Modalités pratiques de soumission
Les propositions de communication ne doivent pas dépasser
4 000 signes, titre et bibliographie inclus.
Elles devront porter sur un ou plusieurs groupes professionnels identifiés – quel que soit leur degré de structuration – et mobiliser les concepts associés à cette sociologie. Elles doivent faire état de la méthodologie utilisée et des données empiriques sur lesquelles elles s’appuient.
Les propositions de communication doivent être
déposées sur le site internet de l'AFS :
https://afs-socio.fr/rt/savoirs-travail-professions/
Date limite de soumission des propositions :
17 janvier 2025
Réponse aux autrice.eur.s : fin février 2025
Évaluation : Chaque proposition est lue par deux membres du RT1 qui émettent un avis ; la sélection finale se fait sur la base d'une décision collective arrêtée dans le cadre du bureau du RT1.
Contact en cas de besoin :
rt1afs@protonmail.com
Participation au congrès
Pour participer au Congrès, il faudra adhérer à l’AFS et s’acquitter de droits d’inscription. Lors du précédent Congrès de 2023, l’adhésion s’élevait à 41€ pour les non-titulaires et 103€ pour les titulaires ; l’inscription au Congrès à 61€ pour les non-titulaires et 152€ pour les titulaires. Les tarifs pour le Congrès de Toulouse seront légèrement plus élevés (inflation). Les collègues non-titulaires qui ne peuvent être
financé.es par leur laboratoire pourront, sur présentation de dossier, être
exonéré.es des droits d’inscription et bénéficier d’une aide pour le transport et le logement. La procédure pour la demande d’exonération des droits d’inscription sera précisée plus tard.

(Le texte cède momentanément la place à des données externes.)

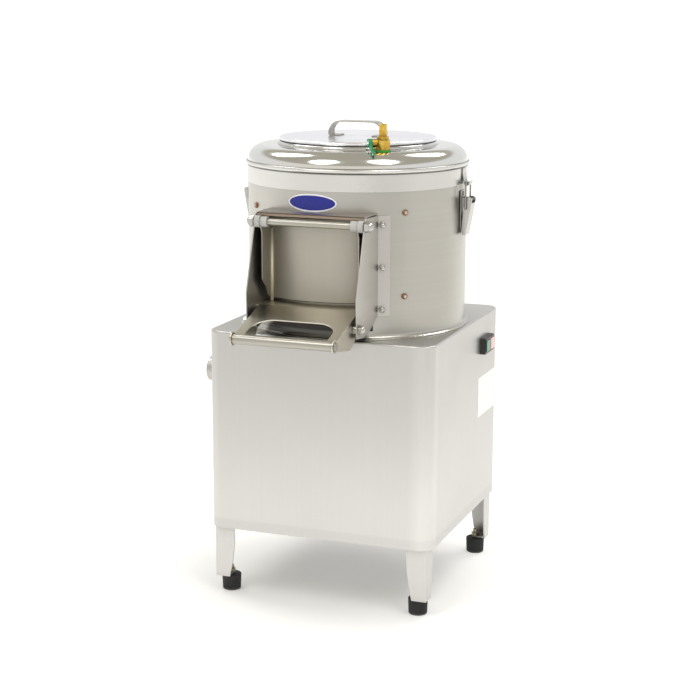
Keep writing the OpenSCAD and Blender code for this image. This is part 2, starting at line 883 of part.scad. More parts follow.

L’accès au Congrès se veut le plus inclusif possible :
* Des dispositifs de lutte contre les violences sexistes et sexuelles seront mis en place.
* Si vous avez besoin de services d’accompagnement en raison d’une situation de handicap, vous pourrez le signaler dans le cas où votre communication est retenue. Le comité d’organisation mettra tout en œuvre pour essayer de répondre à vos demandes.
* Si vous avez besoin de services de crèche pendant le Congrès vous pourrez le signaler au moment de l’inscription. Le comité local essayera de proposer un mode de garde.